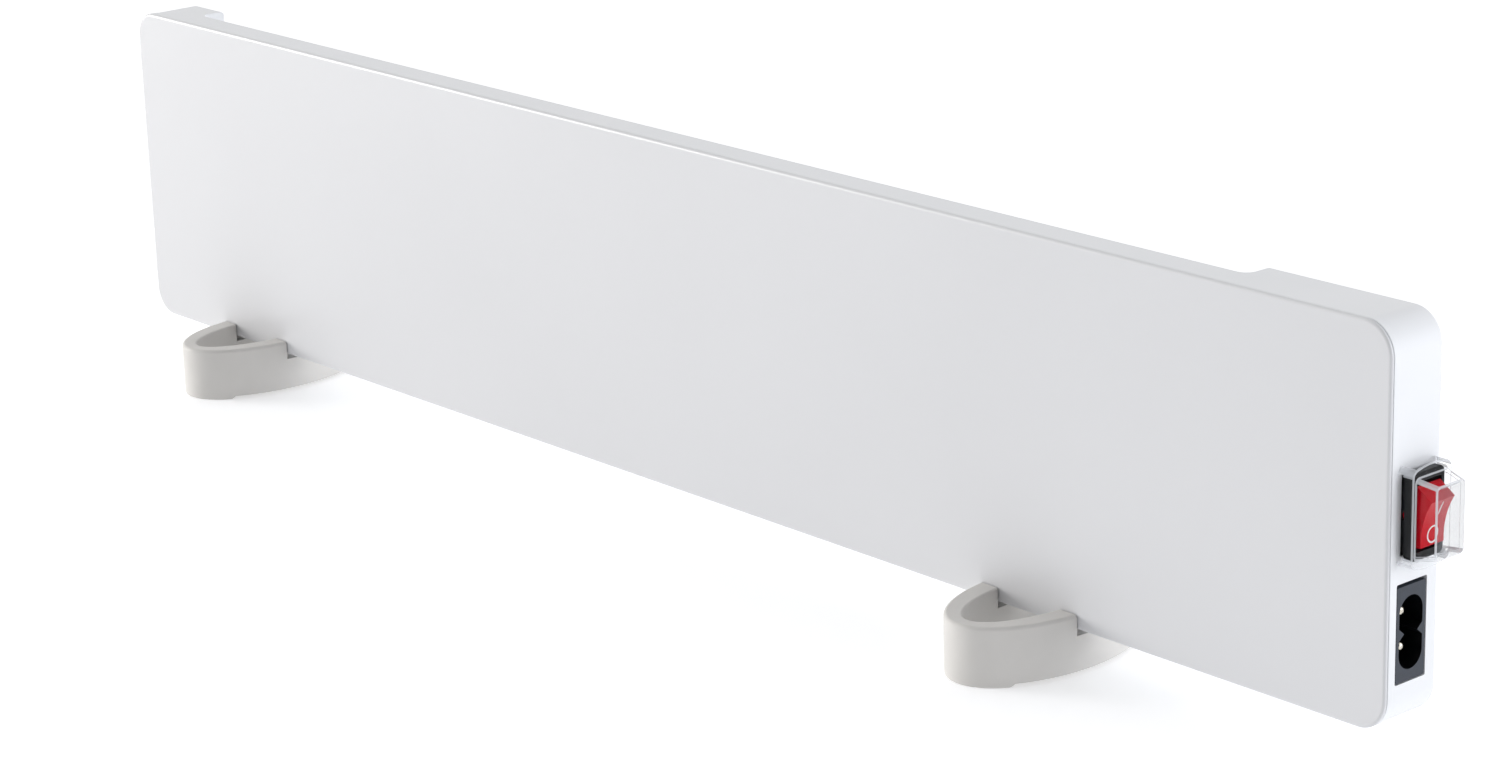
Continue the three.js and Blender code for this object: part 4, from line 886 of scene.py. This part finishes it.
def splash_cover():
    """A clear boot: a skirt round the bezel, and a hood that stands off the rocker."""
    rim = rounded_edge(on_end(COVER_SKIRT), on_end(COVER_SKIRT - COVER_ROUND), COVER_ROUND, 5)
    skirt_rings = [facing("x", barrel(0, SKIRT_CORNER), on_end(0))]
    skirt_rings += [facing("x", barrel(-inset, SKIRT_CORNER - inset), x) for x, inset in rim]
    skirt = skin("clear_boot", skirt_rings)

    def hood_outline(share, inset):
        """The hood's outline, from its base at share 0 to its outer face at share 1."""
        width = HOOD_BASE[0] + (HOOD_TOP[0] - HOOD_BASE[0]) * share - 2 * inset
        height = HOOD_BASE[1] + (HOOD_TOP[1] - HOOD_BASE[1]) * share - 2 * inset
        return centred(width, height, max(HOOD_CORNER_RADIUS - inset, HOOD_LEAST_RADIUS), SWITCH)

    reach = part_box("splash_cover")[1].x
    hood_rings = [facing("x", hood_outline(0, -HOOD_FLARE), on_end(COVER_SKIRT - 0.3))]
    for i in range(6):
        angle = math.pi / 2 * i / 5
        hood_rings.append(facing("x", hood_outline(0, -HOOD_FLARE * (1 - math.sin(angle))),
                                 on_end(COVER_SKIRT + HOOD_FLARE * (1 - math.cos(angle)))))
    hood_rings += [facing("x", hood_outline(1, inset), x)
                   for x, inset in rounded_edge(reach, reach - COVER_ROUND * MM, COVER_ROUND, 5)]
    cut(skirt, skin("hood", hood_rings), operation="UNION")
    inside = [facing("x", hood_outline(0, COVER_WALL), on_end(COVER_FLOOR + 0.2)),
              facing("x", hood_outline(0, COVER_WALL), on_end(COVER_SKIRT))]
    inner_rim = rounded_edge(reach - COVER_WALL * MM, reach - (COVER_WALL + COVER_INNER_ROUND) * MM,
                             COVER_INNER_ROUND, 3)
    inside += [facing("x", hood_outline(1, COVER_WALL + inset), x) for x, inset in inner_rim]
    cut(skirt, skin("inside", inside))
    cut(skirt, between("pocket", "x", centred(*loose(BEZEL), POCKET_CORNER, SWITCH),
                       on_end(COVER_FLOOR), on_end(BEZEL_FRONT + CLEARANCE)))
    cut(skirt, between("body hole", "x", centred(*loose(SWITCH_BODY), 0, SWITCH),
                       on_end(-1), on_end(COVER_FLOOR + 0.5)))
    mark_cover_faces(skirt)
    return soften(skirt, 0)


stands_for(cad_copy("switch_body", "black_bezel_case", BEZEL_EDGE), "heater", black_nylon,
           "switch_body")
stands_for(rocker(), "rocker", red_lens, "rocker")
stands_for(off_ring(), "rocker", mark_ink)
stands_for(on_bar(), "rocker", mark_ink)
stands_for(splash_cover(), "heater", clear_pvc, "splash_cover")


# ------------------------------------------------------------------ inlet

def socket_outline():
    """The figure-eight mouth: a slot with round ends, pinched by a tooth on each side."""
    radius = SOCKET[0] / 2
    reach = SOCKET[1] / 2 - radius

    def arc(centre, start):
        return [(radius * math.cos(start + math.pi * i / 24),
                 centre + radius * math.sin(start + math.pi * i / 24)) for i in range(25)]

    def tooth(side):
        return [(side * (radius - (0 if step else SOCKET_TOOTH)),
                 side * step * SOCKET_TOOTH_BASE / 2) for step in (-1, 0, 1)]

    points = tooth(1) + arc(reach, 0) + tooth(-1) + arc(-reach, math.pi)
    return [(INLET[0] + u * MM, INLET[1] + v * MM) for u, v in points]


def inlet_body():
    """The inlet's body: latches catch behind the end wall, and grooves take the rib."""
    body = between("figure_eight_inlet", "x", centred(*INLET_FACE, INLET_CORNER, INLET),
                   inlet_low.x, inlet_high.x)
    latch_x = END_X - (FRAME_STEP + HOUSING_WALL + CLEARANCE) * MM
    latch = centred(LATCH_WIDTH, INLET_FACE[1] + 2 * LATCH_REACH, 0, INLET)
    cut(body, between("latch", "x", latch, latch_x - LATCH_DEPTH * MM, latch_x),
        operation="UNION")
    cut(body, between("socket", "x", socket_outline(), END_X - SOCKET_DEPTH * MM, END_X + MM))
    for side in (-1, 1):
        centre = (INLET[0], INLET[1] + side * PIN_SPACING / 2 * MM)
        cut(body, round_bar("pin hole", "x", PIN_RADIUS + CLEARANCE, centre, inlet_low.x - MM,
                            END_X - (SOCKET_DEPTH - 1) * MM))
        height = INLET[1] + side * (INLET_FACE[1] / 2 - INLET_GROOVE_FROM_END) * MM
        groove = centred(INLET_FACE[0] + 2, INLET_GROOVE, 0, (INLET[0], height))
        cut(body, between("groove", "x", groove, inlet_low.x - MM,
                          END_X - (SOCKET_DEPTH + INLET_GROOVE_START) * MM))
    return soften(body, INLET_EDGE, 2)


def paint_mouth_shade(body):
    """Gives the faces inside the socket a near-black finish: painted shade for the deep mouth."""
    body.data.materials.append(inlet_mouth_painted_shade)
    for face in body.data.polygons:
        in_width = abs(face.center.y - INLET[0]) < (SOCKET[0] / 2 + 0.02) * MM
        in_height = abs(face.center.z - INLET[1]) < (SOCKET[1] / 2 + 0.02) * MM
        behind = END_X - (SOCKET_DEPTH + 1) * MM < face.center.x < inlet_high.x - 0.25 * MM
        if in_width and in_height and behind:
            # a face deep in the mouth takes the painted shade
            face.material_index = 1


def inlet_pin(name, side):
    """A round nickel-plated pin with a domed nose, and its spade behind the inlet."""
    low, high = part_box(name)
    centre = (INLET[0], INLET[1] + side * PIN_SPACING / 2 * MM)
    levels = [(inlet_low.x - PIN_ROOT * MM, 0)]
    levels += rounded_edge(high.x, high.x - PIN_NOSE * MM, PIN_NOSE, 7)
    pin = skin(name + "_turned", [facing("x", circle(PIN_RADIUS - inset, centre, 32), x)
                                  for x, inset in levels])
    cut(pin, between("spade", "x", centred(*TAB, 0, centre), low.x, inlet_low.x), operation="UNION")
    return soften(pin, 0)


paint_mouth_shade(stands_for(inlet_body(), "heater", inlet_pbt, "inlet_body"))
stands_for(inlet_pin("inlet_pin_live", 1), "heater", nickel, "inlet_pin_live")
stands_for(inlet_pin("inlet_pin_neutral", -1), "heater", nickel, "inlet_pin_neutral")


# ------------------------------------------------------------------ feet

def foot(node):
    """A ring that is elliptical in plan, notched for the panel, and raised between its toes."""
    low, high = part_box(node)
    middle = ((low.x + high.x) / 2, (low.y + high.y) / 2)
    half = ((high.x - low.x) / 2, (high.y - low.y) / 2)

    def ring(z, inset_x, inset_y):
        """The plan's ellipse at a height, drawn in by insets in millimetres."""
        size = (half[0] - inset_x * MM, half[1] - inset_y * MM)
        return facing("z", oval(middle, size, FOOT_SIDES), z)

    def bore(z, grow):
        return ring(z, FOOT_SIDE_WALL - grow, FOOT_TIP_WALL - grow)

    lower = rounded_edge(0, FOOT_LOWER_ROUND * MM, FOOT_LOWER_ROUND, 4)
    upper = rounded_edge(high.z, high.z - FOOT_UPPER_ROUND * MM, FOOT_UPPER_ROUND, 6)
    body = skin(node + "_ring", [ring(z, inset, inset) for z, inset in lower[::-1] + upper])
    mouth = rounded_edge(high.z, high.z - FOOT_MOUTH_ROUND * MM, FOOT_MOUTH_ROUND, 4)
    inner = [bore(-MM, 0)] + [bore(z, inset) for z, inset in mouth]
    inner.append(bore(high.z + MM, FOOT_MOUTH_ROUND))
    cut(body, skin("bore", inner))
    grip = (SLIM_DEPTH / 2 + CLEARANCE) * MM
    floor_z = panel_low.z - FOOT_RIB[1] * MM
    notch = corner_outline((low.x - MM, middle[1] - grip), (high.x + MM, middle[1] + grip),
                           SHARP * MM, 1)
    cut(body, between("notch", "z", notch, floor_z, high.z + MM))
    toe_start = half[1] - FOOT_TOE[1] * MM
    rise = FOOT_TOE[0] * MM
    archway = [(middle[1] - toe_start - MM, -MM), (middle[1] + toe_start + MM, -MM),
               (middle[1] + toe_start - rise, rise), (middle[1] - toe_start + rise, rise)]
    cut(body, between("archway", "x", archway, low.x - MM, high.x + MM))
    soften(body, FOOT_EDGE, 3, 35)
    baked(body)
    for side in (-1, 1):
        rib_x = middle[0] + side * (half[0] - FOOT_SIDE_WALL / 2 * MM)
        rib = between("rib", "z", centred(FOOT_RIB[0], SLIM_DEPTH, 0.4, (rib_x, middle[1])),
                      floor_z - MM, panel_low.z)
        cut(body, rib, operation="UNION")
    return soften(body, 0, angle=35)


stands_for(foot("foot_left"), "left_foot", foot_abs, "foot_left")
stands_for(foot("foot_right"), "right_foot", foot_abs, "foot_right")


# ------------------------------------------------------------------ floor, light and camera

FLOOR_RADIUS = 9  # metres
FLOOR_GLOW = 0.31  # lifts the pale floor to white
TENT_GLOW = 0.83
TENT_OPENING = (0.62, -0.78, 0.05)  # roughly towards the camera, but lower
TENT_OPENING_EDGE = (0.3, 0.97)  # cosines between which the tent turns dim
CAMERA_LENS = 94.09
CAMERA_AT = (0.77195, -0.64015, 0.3505)
CAMERA_TURN, CAMERA_TIP, CAMERA_ROLL = 0.8621, 0.302, -0.0294  # radians


def floor():
    """A round white floor that reaches past what the camera sees."""
    bm = bmesh.new()
    bmesh.ops.create_circle(bm, cap_ends=True, segments=96, radius=FLOOR_RADIUS)
    mesh = bpy.data.meshes.new("studio_floor")
    bm.to_mesh(mesh)
    bm.free()
    piece = linked("studio_floor", mesh)
    material, tree, _, out = new_material("paper_white_sweep")
    surface = add(tree, "ShaderNodeBsdfPrincipled",
                  {"Base Color": colour("#F4F5F7"), "Roughness": 0.8,
                   "Emission Color": colour("#FFFFFF"), "Emission Strength": FLOOR_GLOW})
    tree.links.new(surface.outputs["BSDF"], out.inputs["Surface"])
    mesh.materials.append(material)


def studio_tent():
    """A white tent that is open, and so dimmer, on the side that the camera looks in from."""
    tent = bpy.data.worlds.new("white_tent")
    tent.use_nodes = True
    bpy.context.scene.world = tent
    tree = tent.node_tree
    tree.nodes.clear()
    place = add(tree, "ShaderNodeTexCoord")
    towards = add(tree, "ShaderNodeVectorMath", {"operation": "DOT_PRODUCT", 1: TENT_OPENING},
                  {0: (place, "Generated")})
    opening = add(tree, "ShaderNodeMapRange",
                  {"interpolation_type": "SMOOTHSTEP", "From Min": TENT_OPENING_EDGE[0],
                   "From Max": TENT_OPENING_EDGE[1]}, {"Value": (towards, "Value")})
    tone = add(tree, "ShaderNodeMix",
               {"data_type": "RGBA", 6: colour("#FFFFFF"), 7: colour("#313132")},
               {0: (opening, "Result")})
    glow = add(tree, "ShaderNodeBackground", {"Strength": TENT_GLOW}, {"Color": (tone, 2)})
    add(tree, "ShaderNodeOutputWorld", {}, {"Surface": (glow, "Background")})


def softbox(name, at, aim, width, height, power, code):
    """A lit rectangle that stands at one place and faces another, in metres and watts."""
    lamp = bpy.data.lights.new(name, "AREA")
    lamp.shape = "RECTANGLE"
    lamp.size, lamp.size_y = width, height
    lamp.energy = power
    lamp.color = colour(code)[:3]
    piece = linked(name, lamp)
    piece.location = at
    piece.rotation_mode = "QUATERNION"
    piece.rotation_quaternion = (Vector(aim) - Vector(at)).to_track_quat("-Z", "Y")


def camera():
    lens = bpy.data.cameras.new("camera")
    lens.sensor_width = 36
    lens.lens = CAMERA_LENS
    lens.clip_start = 0.01
    piece = linked("camera", lens)
    piece.matrix_world = (Matrix.Translation(CAMERA_AT)
                          @ Matrix.Rotation(CAMERA_TURN, 4, "Z")
                          @ Matrix.Rotation(math.pi / 2 - CAMERA_TIP, 4, "X")
                          @ Matrix.Rotation(CAMERA_ROLL, 4, "Z"))
    bpy.context.scene.camera = piece


floor()
studio_tent()
softbox("right_window", (1.5, 0.5, 0.4), (0.15, 0, 0.05), 0.9, 0.8, 8.5, "#F6F9FF")
softbox("left_window", (-2.1, -1.3, 0.45), (-0.1, 0, 0.05), 0.9, 0.9, 36, "#FFFCF8")
camera()
bpy.context.scene.view_settings.view_transform = "Standard"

_PROBLEM_
Quote exactly the stretch of lines above that starts at the first one and ends at the line with "return centred(width, height, max(HOOD_CORNER_RADIUS", and nothing beyond it.

_WRITTEN RESPONSE_
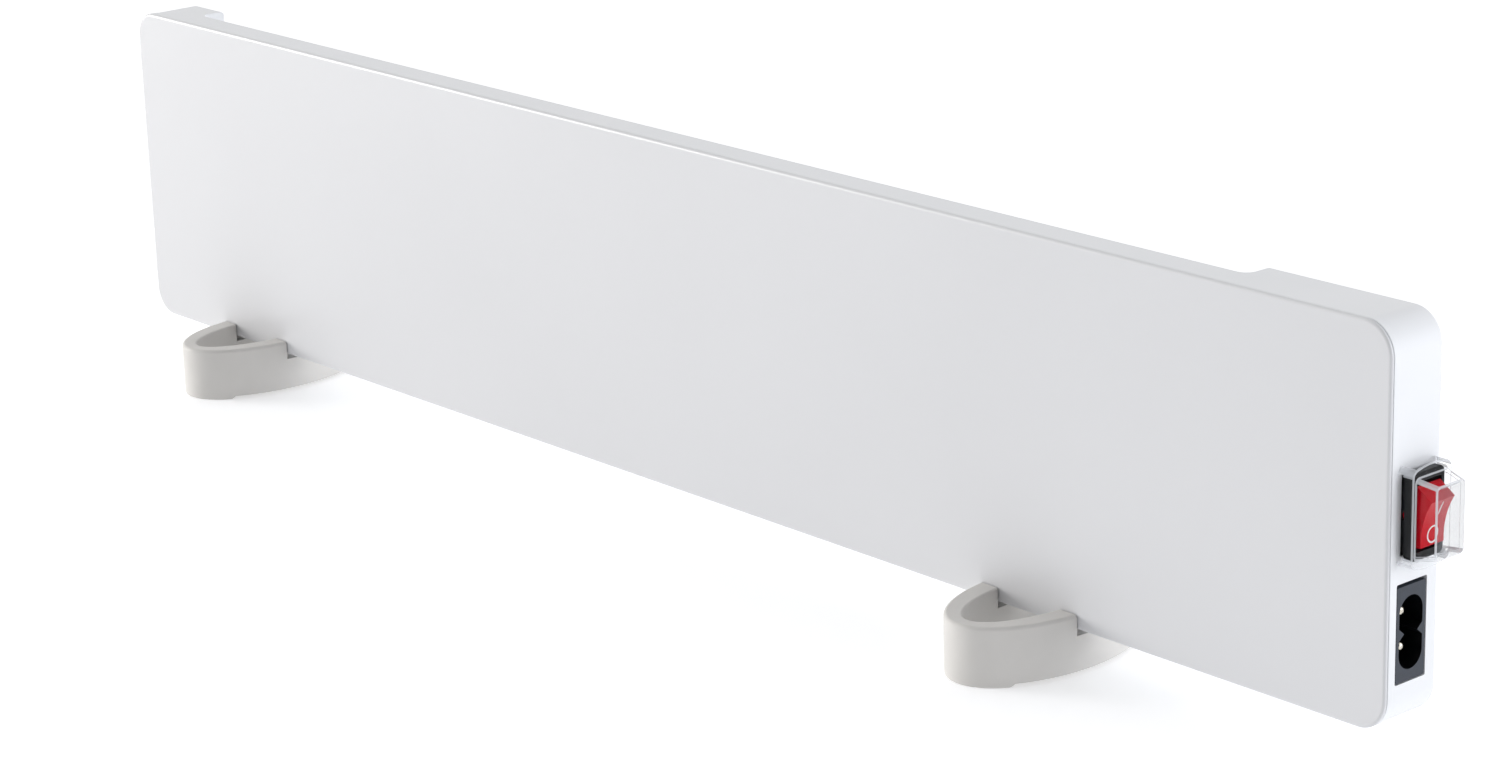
Continue the three.js and Blender code for this object: part 4, from line 886 of scene.py. This part finishes it.
def splash_cover():
    """A clear boot: a skirt round the bezel, and a hood that stands off the rocker."""
    rim = rounded_edge(on_end(COVER_SKIRT), on_end(COVER_SKIRT - COVER_ROUND), COVER_ROUND, 5)
    skirt_rings = [facing("x", barrel(0, SKIRT_CORNER), on_end(0))]
    skirt_rings += [facing("x", barrel(-inset, SKIRT_CORNER - inset), x) for x, inset in rim]
    skirt = skin("clear_boot", skirt_rings)

    def hood_outline(share, inset):
        """The hood's outline, from its base at share 0 to its outer face at share 1."""
        width = HOOD_BASE[0] + (HOOD_TOP[0] - HOOD_BASE[0]) * share - 2 * inset
        height = HOOD_BASE[1] + (HOOD_TOP[1] - HOOD_BASE[1]) * share - 2 * inset
        return centred(width, height, max(HOOD_CORNER_RADIUS - inset, HOOD_LEAST_RADIUS), SWITCH)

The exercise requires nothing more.